— begin Material for this exercise —
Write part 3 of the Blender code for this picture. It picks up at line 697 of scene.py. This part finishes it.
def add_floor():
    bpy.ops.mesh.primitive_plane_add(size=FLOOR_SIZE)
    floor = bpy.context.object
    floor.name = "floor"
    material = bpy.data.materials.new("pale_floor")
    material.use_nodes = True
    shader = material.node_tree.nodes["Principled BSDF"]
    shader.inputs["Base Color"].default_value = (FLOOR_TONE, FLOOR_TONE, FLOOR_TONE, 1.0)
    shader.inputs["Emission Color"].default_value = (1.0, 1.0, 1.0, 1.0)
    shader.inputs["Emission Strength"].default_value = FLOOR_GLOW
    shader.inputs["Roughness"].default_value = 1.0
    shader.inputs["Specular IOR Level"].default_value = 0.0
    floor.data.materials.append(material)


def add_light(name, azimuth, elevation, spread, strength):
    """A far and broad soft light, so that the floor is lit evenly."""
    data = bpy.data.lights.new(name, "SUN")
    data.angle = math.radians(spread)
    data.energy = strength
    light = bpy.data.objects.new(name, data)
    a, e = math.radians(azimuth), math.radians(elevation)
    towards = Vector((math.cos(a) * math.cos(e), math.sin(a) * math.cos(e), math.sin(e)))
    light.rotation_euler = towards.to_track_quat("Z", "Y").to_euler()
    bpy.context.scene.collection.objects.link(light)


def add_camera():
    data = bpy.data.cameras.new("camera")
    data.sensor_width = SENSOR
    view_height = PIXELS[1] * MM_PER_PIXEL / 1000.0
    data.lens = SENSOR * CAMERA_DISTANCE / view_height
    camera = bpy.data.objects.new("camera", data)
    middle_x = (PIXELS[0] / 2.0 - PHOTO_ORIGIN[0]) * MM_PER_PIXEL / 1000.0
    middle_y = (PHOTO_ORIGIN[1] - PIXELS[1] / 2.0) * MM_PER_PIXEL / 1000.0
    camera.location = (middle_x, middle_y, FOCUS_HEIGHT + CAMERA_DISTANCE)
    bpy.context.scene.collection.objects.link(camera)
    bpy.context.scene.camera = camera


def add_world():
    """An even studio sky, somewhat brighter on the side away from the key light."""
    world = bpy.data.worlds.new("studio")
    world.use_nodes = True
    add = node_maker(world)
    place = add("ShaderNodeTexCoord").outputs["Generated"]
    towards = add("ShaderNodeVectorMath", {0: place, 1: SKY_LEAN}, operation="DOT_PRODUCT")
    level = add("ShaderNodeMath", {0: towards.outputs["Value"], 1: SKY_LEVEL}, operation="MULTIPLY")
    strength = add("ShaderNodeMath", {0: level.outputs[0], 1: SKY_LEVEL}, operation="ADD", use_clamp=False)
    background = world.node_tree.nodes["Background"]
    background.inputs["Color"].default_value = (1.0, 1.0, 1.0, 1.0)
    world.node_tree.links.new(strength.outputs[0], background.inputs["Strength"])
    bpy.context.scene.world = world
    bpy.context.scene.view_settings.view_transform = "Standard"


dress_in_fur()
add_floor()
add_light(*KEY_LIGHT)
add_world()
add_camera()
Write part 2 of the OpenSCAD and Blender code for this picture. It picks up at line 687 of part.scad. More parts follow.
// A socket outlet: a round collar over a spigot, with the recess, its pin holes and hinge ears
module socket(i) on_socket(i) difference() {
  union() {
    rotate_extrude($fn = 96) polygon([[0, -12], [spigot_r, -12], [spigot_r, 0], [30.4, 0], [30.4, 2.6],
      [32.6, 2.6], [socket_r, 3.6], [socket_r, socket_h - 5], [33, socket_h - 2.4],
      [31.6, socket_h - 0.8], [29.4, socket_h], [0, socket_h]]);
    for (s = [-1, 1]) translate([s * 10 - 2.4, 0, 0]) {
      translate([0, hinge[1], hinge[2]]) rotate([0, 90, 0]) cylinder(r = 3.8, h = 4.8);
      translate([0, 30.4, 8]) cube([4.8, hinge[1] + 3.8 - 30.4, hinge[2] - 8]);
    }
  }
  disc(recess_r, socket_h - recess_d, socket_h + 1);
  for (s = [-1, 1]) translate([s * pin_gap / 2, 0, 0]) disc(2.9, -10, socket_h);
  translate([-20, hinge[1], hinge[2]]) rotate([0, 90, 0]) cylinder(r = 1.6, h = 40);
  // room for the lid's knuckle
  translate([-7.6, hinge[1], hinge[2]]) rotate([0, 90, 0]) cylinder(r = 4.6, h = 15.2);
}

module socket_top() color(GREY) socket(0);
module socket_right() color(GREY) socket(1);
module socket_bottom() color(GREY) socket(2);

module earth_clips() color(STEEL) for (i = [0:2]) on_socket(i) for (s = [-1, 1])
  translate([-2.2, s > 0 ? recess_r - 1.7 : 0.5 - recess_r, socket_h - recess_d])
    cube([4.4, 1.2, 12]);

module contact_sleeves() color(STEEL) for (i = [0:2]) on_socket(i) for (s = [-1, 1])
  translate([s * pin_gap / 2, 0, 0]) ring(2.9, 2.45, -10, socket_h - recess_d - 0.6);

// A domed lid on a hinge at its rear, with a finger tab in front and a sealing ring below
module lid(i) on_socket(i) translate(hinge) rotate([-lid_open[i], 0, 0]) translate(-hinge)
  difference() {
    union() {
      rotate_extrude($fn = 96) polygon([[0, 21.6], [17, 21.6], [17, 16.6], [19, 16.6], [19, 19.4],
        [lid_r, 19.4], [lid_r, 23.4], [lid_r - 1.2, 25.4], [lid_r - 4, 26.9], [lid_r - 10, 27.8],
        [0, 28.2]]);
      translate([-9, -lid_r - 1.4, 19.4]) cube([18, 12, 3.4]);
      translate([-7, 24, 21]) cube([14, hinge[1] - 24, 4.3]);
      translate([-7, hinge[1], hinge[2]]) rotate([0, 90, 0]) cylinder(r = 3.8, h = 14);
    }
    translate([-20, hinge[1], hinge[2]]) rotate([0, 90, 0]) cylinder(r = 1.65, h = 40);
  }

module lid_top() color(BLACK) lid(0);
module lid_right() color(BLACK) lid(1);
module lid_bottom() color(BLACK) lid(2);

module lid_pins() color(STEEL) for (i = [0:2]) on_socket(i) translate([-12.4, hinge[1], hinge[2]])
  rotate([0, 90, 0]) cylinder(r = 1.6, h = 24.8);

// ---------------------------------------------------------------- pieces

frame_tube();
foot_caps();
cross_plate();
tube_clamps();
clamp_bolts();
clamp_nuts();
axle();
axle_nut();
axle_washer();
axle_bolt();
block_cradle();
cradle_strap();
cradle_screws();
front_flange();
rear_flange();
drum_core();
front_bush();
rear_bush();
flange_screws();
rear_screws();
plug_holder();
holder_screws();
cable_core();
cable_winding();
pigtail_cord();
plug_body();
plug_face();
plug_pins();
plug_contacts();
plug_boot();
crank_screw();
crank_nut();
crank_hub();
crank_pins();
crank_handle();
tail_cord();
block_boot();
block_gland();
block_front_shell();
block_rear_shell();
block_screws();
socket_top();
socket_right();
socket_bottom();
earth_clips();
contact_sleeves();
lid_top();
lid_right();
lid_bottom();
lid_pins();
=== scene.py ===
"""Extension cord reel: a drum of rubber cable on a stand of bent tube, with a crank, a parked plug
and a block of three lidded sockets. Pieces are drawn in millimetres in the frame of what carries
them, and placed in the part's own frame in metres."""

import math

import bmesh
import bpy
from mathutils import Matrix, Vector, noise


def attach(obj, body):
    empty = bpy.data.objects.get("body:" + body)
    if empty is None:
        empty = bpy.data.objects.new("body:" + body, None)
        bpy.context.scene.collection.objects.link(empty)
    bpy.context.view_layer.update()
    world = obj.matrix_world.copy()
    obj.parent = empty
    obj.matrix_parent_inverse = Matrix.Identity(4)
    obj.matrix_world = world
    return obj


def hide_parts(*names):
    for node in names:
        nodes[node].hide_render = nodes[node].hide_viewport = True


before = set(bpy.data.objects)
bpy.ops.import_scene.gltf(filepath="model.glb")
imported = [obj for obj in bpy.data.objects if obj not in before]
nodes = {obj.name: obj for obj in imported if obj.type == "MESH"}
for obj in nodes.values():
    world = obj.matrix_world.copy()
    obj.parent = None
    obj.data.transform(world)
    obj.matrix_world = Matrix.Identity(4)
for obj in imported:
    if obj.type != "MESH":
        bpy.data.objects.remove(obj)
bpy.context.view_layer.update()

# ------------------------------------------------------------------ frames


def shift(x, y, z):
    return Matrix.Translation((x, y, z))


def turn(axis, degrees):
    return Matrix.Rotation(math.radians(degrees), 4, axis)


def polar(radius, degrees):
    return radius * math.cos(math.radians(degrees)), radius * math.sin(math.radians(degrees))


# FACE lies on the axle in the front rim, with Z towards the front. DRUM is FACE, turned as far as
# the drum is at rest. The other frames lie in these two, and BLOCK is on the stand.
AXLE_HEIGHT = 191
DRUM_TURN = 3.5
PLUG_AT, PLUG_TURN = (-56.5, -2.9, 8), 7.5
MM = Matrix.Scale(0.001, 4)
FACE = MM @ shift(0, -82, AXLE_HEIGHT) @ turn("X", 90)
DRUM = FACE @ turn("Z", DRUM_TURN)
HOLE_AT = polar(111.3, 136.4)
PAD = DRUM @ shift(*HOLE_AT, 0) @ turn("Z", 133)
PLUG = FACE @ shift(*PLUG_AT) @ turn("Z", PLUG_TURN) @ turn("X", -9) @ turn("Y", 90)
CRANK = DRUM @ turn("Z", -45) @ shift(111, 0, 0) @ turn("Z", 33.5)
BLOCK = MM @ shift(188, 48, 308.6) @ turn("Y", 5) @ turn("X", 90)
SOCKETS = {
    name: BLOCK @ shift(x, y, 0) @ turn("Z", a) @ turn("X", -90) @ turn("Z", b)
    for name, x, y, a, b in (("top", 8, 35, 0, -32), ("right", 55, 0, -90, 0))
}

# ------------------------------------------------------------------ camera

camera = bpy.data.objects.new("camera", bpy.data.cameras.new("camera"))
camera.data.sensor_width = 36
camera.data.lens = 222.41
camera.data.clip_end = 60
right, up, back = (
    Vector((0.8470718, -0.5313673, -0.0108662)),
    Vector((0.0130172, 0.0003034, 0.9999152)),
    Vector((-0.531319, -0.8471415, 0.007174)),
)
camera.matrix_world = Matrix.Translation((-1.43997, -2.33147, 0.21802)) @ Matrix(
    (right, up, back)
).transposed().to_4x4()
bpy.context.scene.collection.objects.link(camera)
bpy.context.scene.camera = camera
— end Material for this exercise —
Exactly the lines from the line with "module lid_pins() color(STEEL)" to the line with "obj.matrix_world = Matrix.Identity(4)", both included, are to be extracted, and no others.

* _Task result_:
module lid_pins() color(STEEL) for (i = [0:2]) on_socket(i) translate([-12.4, hinge[1], hinge[2]])
  rotate([0, 90, 0]) cylinder(r = 1.6, h = 24.8);

// ---------------------------------------------------------------- pieces

frame_tube();
foot_caps();
cross_plate();
tube_clamps();
clamp_bolts();
clamp_nuts();
axle();
axle_nut();
axle_washer();
axle_bolt();
block_cradle();
cradle_strap();
cradle_screws();
front_flange();
rear_flange();
drum_core();
front_bush();
rear_bush();
flange_screws();
rear_screws();
plug_holder();
holder_screws();
cable_core();
cable_winding();
pigtail_cord();
plug_body();
plug_face();
plug_pins();
plug_contacts();
plug_boot();
crank_screw();
crank_nut();
crank_hub();
crank_pins();
crank_handle();
tail_cord();
block_boot();
block_gland();
block_front_shell();
block_rear_shell();
block_screws();
socket_top();
socket_right();
socket_bottom();
earth_clips();
contact_sleeves();
lid_top();
lid_right();
lid_bottom();
lid_pins();
=== scene.py ===
"""Extension cord reel: a drum of rubber cable on a stand of bent tube, with a crank, a parked plug
and a block of three lidded sockets. Pieces are drawn in millimetres in the frame of what carries
them, and placed in the part's own frame in metres."""

import math

import bmesh
import bpy
from mathutils import Matrix, Vector, noise


def attach(obj, body):
    empty = bpy.data.objects.get("body:" + body)
    if empty is None:
        empty = bpy.data.objects.new("body:" + body, None)
        bpy.context.scene.collection.objects.link(empty)
    bpy.context.view_layer.update()
    world = obj.matrix_world.copy()
    obj.parent = empty
    obj.matrix_parent_inverse = Matrix.Identity(4)
    obj.matrix_world = world
    return obj


def hide_parts(*names):
    for node in names:
        nodes[node].hide_render = nodes[node].hide_viewport = True


before = set(bpy.data.objects)
bpy.ops.import_scene.gltf(filepath="model.glb")
imported = [obj for obj in bpy.data.objects if obj not in before]
nodes = {obj.name: obj for obj in imported if obj.type == "MESH"}
for obj in nodes.values():
    world = obj.matrix_world.copy()
    obj.parent = None
    obj.data.transform(world)
    obj.matrix_world = Matrix.Identity(4)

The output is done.